Del risveglio degli Europei, Dominique Venner non ha mai dubitato. Rifiutando ogni visione escatologica, crediamo, come lui, nell’imprevisto della Storia, innanzitutto portata avanti dalla volontà degli uomini, e giuriamo di consacrare tutta la nostra energia affinché ciò che oggi sembra ineluttabile, non lo sia.

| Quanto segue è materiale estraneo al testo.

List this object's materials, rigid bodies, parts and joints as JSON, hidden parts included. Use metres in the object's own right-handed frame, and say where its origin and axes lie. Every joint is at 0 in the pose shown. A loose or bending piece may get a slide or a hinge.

Senza dubbio, non potremo vedere la riuscita, come, ad esempio, accadde con la Riconquista che si dipanò su sette secoli, ma la nostra veglia ardente saprà un giorno accogliere, dopo una lunga notte “quello che presto apparirà nella nuova alba”. Allora, proprio come Artù che ritorna da Avalon, o come l’imperatore Barbarossa dormiente sotto la montagna di Kyffhäuser, l’Europa congiurerà il sortilegio gettato nel 1914 e si risveglierà per ritornare dinanzi alla Storia, e sarà così per sempre, facendo proprio l’ultimo oracolo di Delfi.